Cantinho do Zico - em 28/10/2011 por Arthur Antunes Coimbra

Goleiro Sofre (Cantinho republicado em homenagem a Luiz Mendes)

* Coluna publicada em 2004, quando fui treinador da seleção japonesa.

Raul, Cantarele... poderia citar vários jogadores de futebol que atuaram na mesma posição desses dois. É aquela em que as camisas são diferentes assim como a função em campo. Eles são os únicos que podem usar as mãos quando a bola está rolando. Na verdade, a obrigação deles é usá-las durante a partida para evitar os gols. Claro que estou falando dos goleiros.

Alguns dizem que é uma profissão ingrata, alegam que não cresce grama na pequena área de tão sofrida que é a função. Outros lembram que o atacante perde o gol, o zagueiro fura e o meia erra os passes, mas se o time sai de campo derrotado a culpa quase sempre recai sobre quem? O goleiro. Ele pode ter feito dez defesas incríveis, mas se deixar uma bola passar...

Os goleiros sempre foram muito importantes na minha carreira. Nos treinos, era com eles que aprimorava as cobranças de falta. Representavam o desafio a ser superado, o maior obstáculo no caminho da bola que estava em meus pés até o fundo das redes. Sempre respeitei todos eles, só que não podia perdoá-los quando estavam do outro lado. Mas fiz grandes amigos no mundo do futebol e muitos foram goleiros, como os dois que citei no início da coluna. Cantarele, por exemplo, hoje trabalha comigo na Seleção do Japão.

Pois a história desta semana tem o goleiro de um time amador como personagem principal. Foi na época das excursões do Flamengo pelo Brasil. Não me lembro exatamente o nome do goleiro, mas sei que o jogo foi em Roraima e que o adversário era uma seleção local.

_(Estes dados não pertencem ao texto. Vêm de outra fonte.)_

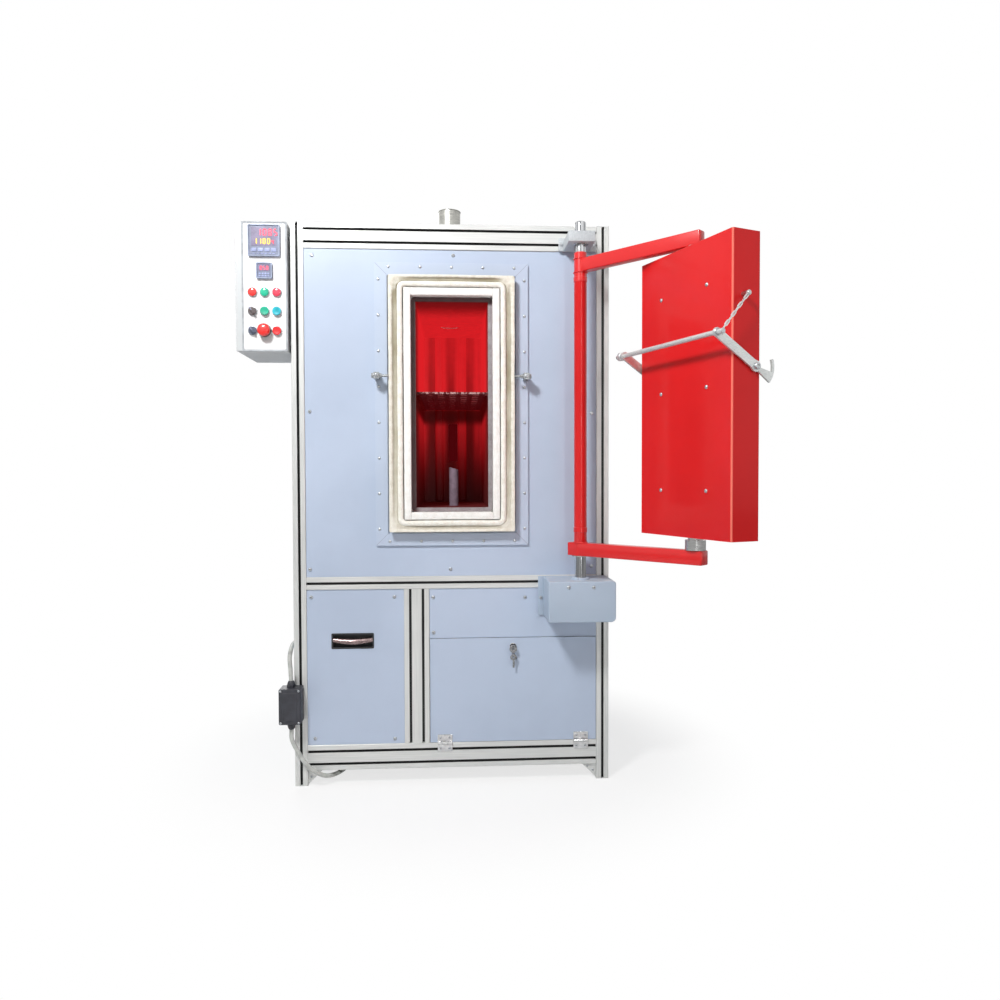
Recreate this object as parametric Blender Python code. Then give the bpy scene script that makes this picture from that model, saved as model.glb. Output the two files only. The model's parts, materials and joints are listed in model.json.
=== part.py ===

A diferença entre as duas equipes era muito grande e deixamos o campo no primeiro tempo já com uma goleada de 4 a 0. Quatro gols meus. No segundo tempo, a equipe voltou com uma formação diferente, tocou a bola para não se desgastar muito e o placar ficou por isso mesmo.

Um resultado normal em uma partida tranqüila.

O detalhe curioso envolvendo esse jogo aconteceu na hora do embarque, no dia seguinte após a goleada contra o pessoal de Roraima. Estávamos lá esperando o vôo ao lado dos jornalistas- que sempre acompanhavam o Flamengo-quando um sujeito carregando um daqueles gravadores bem grandes da época se aproximou do Luiz Mendes, que era da Rádio Globo. Ele perguntou se podia entrevistá-lo. Muito solicito, o "Tchê" disse que sim. Comentou que o time do Flamengo decidiu o jogo logo no primeiro tempo e depois no segundo tempo só fez a bola correr, e tal. Falou ainda que a partida foi fácil. Enfim, fez uma análise.

Não satisfeito com a resposta que tinha acabado de ouvir, o repórter insistiu e perguntou ao Mendes se ele havia gostado de alguma coisa que viu na Seleção de Roraima. O radialista foi diplomático e lembrou que se tratava de uma equipe amadora. A essa altura o repórter já estava impaciente, parecia aguardar algum comentário mais específico. Tomou fôlego e partiu para a pergunta definitiva. E nós, jogadores, só observando à distância:

- Luis Mendes, e o goleiro? O que você achou do goleiro do time de Roraima? – disparou o repórter.

Mendes não pensou muito e respondeu calmamente:

- Bom, o goleiro do primeiro tempo era muito baixinho. Tanto que o Zico jogou as bolas pelo alto, porque ele não conseguia alcançar a trave, e marcou três gols de cobertura. O outro gol foi de falta também por cima dele. Quando entrou outro goleiro no segundo tempo o time melhorou um pouco.

Decepcionado com a resposta, o repórter tirou o microfone, o fone do ouvido, parou a gravação e revelou constrangido, falando bem baixinho:

- Luiz Mendes, o goleiro do primeiro tempo era eu.

Claro que a turma que estava vendo a cena saiu de perto dos dois. Caímos na gargalhada com a situação. Quem ia imaginar que o goleiro era também repórter da rádio local? Quando voltamos, ele já tinha ido embora de fininho.

Vida de goleiro é difícil! E esse sofreu duas vezes.